Despite the large variations between different human societies, according to Dyble, humans are clearly in the range of monogamous animal species with these values. “There is enormous cross-cultural diversity in people’s mating and marriage habits, but even the extremes of the spectrum are still beyond what we observe in most non-monogamous species,” he explains. For comparison: among our closest relatives, the chimpanzees, only four percent of the offspring have both parents in common. Most other primates, including gorillas, baboons and macaques, also rank low in Dyble’s “monogamy ranking.” In crested macaques, the proportion of full siblings is only 0.8 percent.

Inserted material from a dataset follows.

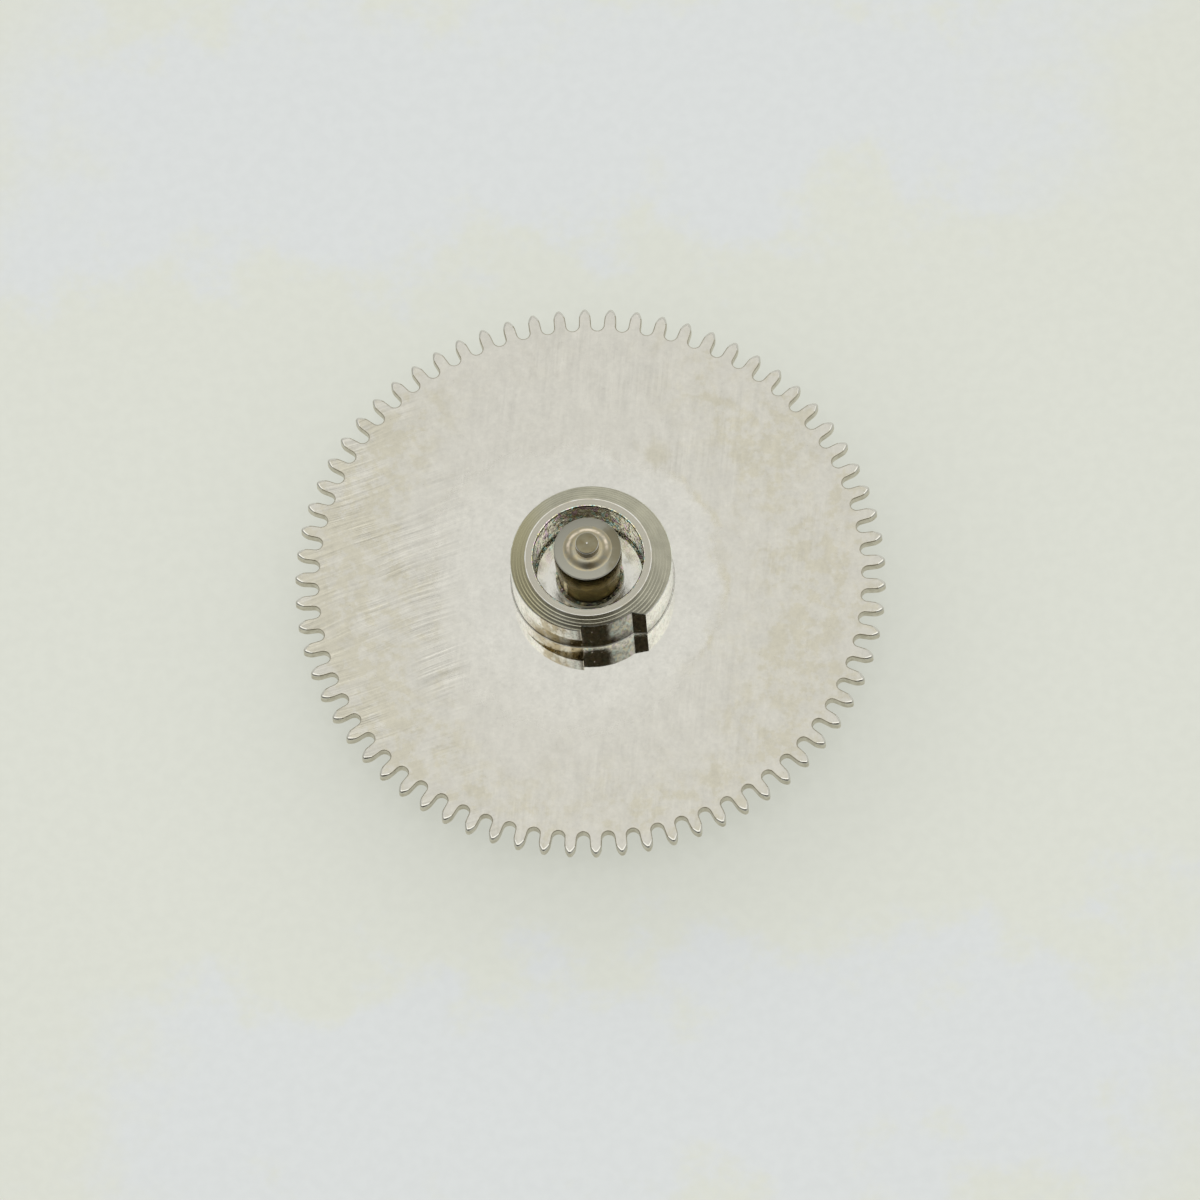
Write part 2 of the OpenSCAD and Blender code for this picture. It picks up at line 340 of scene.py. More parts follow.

Of the species examined, only the white-handed gibbons resemble humans. The proportion of full siblings is 63.5 percent and, apart from humans, they are the only species in the top ranks of monogamy that usually only gives birth to a single offspring per pregnancy. The mustache tamarin, on the other hand, which, with 78 percent of full siblings, is the only primate species ahead of humans in the monogamy ranking, usually gives birth to twins or triplets.

Evolution of monogamy

“Based on the mating patterns of our closest living relatives, such as chimpanzees and gorillas, human monogamy likely evolved from non-monogamous group living, a transition that is highly unusual among mammals,” says Dyble. However, the researcher also points out that in humans, monogamy in reproduction does not necessarily mean that there are no other sexual contacts. “In humans, contraceptive methods and cultural practices break the connection between mating and reproduction,” he explains. Infidelities that do not lead to offspring are left out of his study.

Nevertheless, Dyble sees his results as an indication that a predominantly monogamous lifestyle is typical of human mating behavior – albeit with exceptions. “Humans have developed a range of partnership forms that create the conditions for a mix of full and half siblings with strong parental investment, from serial monogamy – that is, a sequence of several monogamous partnerships one after the other – to stable polygamy.”